In May 2015, Dreger moved to Kyiv. In the Ukrainian capital, he regularly holds meetings with shady criminal elements and notorious "regionals." According to sources, Dreger boasts of patrons "at the top" who give him the green light to reorganize businesses. He claims he's already prepared to "enter" a number of properties, including several large shopping centers. He insists there won't be any problems with this. Using patriotism and Maidan slogans as a cover, it's now possible to quietly seize whatever's lying around.

Compared to the growing Donetsk raider Dreger, "Marshal Grechka" and Ukraine's number one raider, Gennady Korban, might seem like a simple, playful kid with a slingshot. Dreger has already opened several private security companies in Kyiv, thereby legitimizing around 300 of his own militants. Given Dreger's previous "work experience," we risk seeing the "best" examples of the outright gangster mayhem of the 1990s in Kyiv in the near future.

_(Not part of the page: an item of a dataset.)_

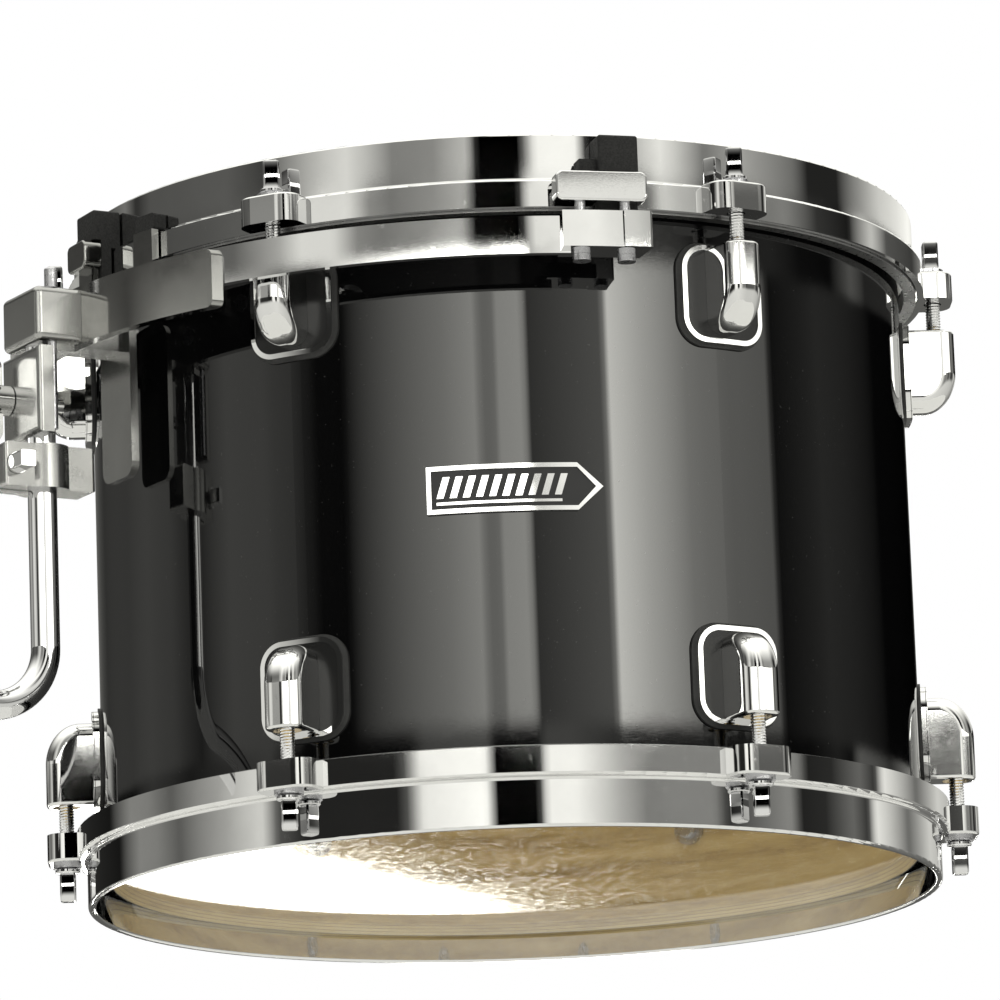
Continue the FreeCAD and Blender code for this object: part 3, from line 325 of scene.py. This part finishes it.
def maple_material():
    """Maple veneer inside, with stacked plies showing on the cut edges."""
    material, graph, shader = new_material("maple_plies")
    x, y, z = graph.object_point()
    radius = graph.axis_distance(x, y)
    turn = graph.math("ARCTAN2", x, y)
    unrolled = graph.add("ShaderNodeCombineXYZ")
    graph.link(graph.math("MULTIPLY", turn, 0.02), unrolled.inputs[0])
    graph.link(z, unrolled.inputs[1])
    graph.link(radius, unrolled.inputs[2])
    warp = graph.noise(unrolled.outputs[0], 60.0, 3.0, 0.5)
    grain = graph.noise(unrolled.outputs[0], 420.0, 5.0, 0.65, 0.6)
    band = graph.math("MULTIPLY_ADD", warp, 0.02, z)
    rings = graph.math("SINE", graph.math("MULTIPLY", band, 420.0))
    figure = graph.math("MULTIPLY_ADD", rings, 0.16, grain)
    colour = graph.ramp(figure, [
        (0.22, (0.50, 0.34, 0.10)), (0.45, (0.68, 0.50, 0.17)),
        (0.62, (0.77, 0.58, 0.22)), (0.85, (0.85, 0.68, 0.32)),
    ])
    ply = graph.math("FRACT", graph.math("MULTIPLY", radius, 1.0 / PLY_THICKNESS))
    glue = graph.span(graph.math("ABSOLUTE", graph.math("SUBTRACT", ply, 0.5)), 0.40, 0.48)
    upright = graph.split(graph.add("ShaderNodeNewGeometry").outputs["Normal"])[2]
    edge = graph.span(graph.math("ABSOLUTE", upright), 0.3, 0.6)
    colour = graph.mix(graph.math("MULTIPLY", glue, edge), colour, (0.26, 0.13, 0.05))
    graph.link(colour, shader.inputs["Base Color"])
    graph.link(graph.span(grain, 0.3, 0.7, 0.32, 0.5), shader.inputs["Roughness"])
    graph.link(graph.bump(grain, 0.12, 0.0003), shader.inputs["Normal"])
    return material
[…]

Given everything happening in the country, nothing should be surprising anymore. But still, how can our vigilant SBU and the prosecutor's office, who every other day announce the capture of all sorts of "enemies of the people"—whether they're writing comments on social media or refusing to join the army—staunchly ignore a pro-Kremlin raider who's already firmly established himself in Kyiv and is preparing to move his criminal empire here?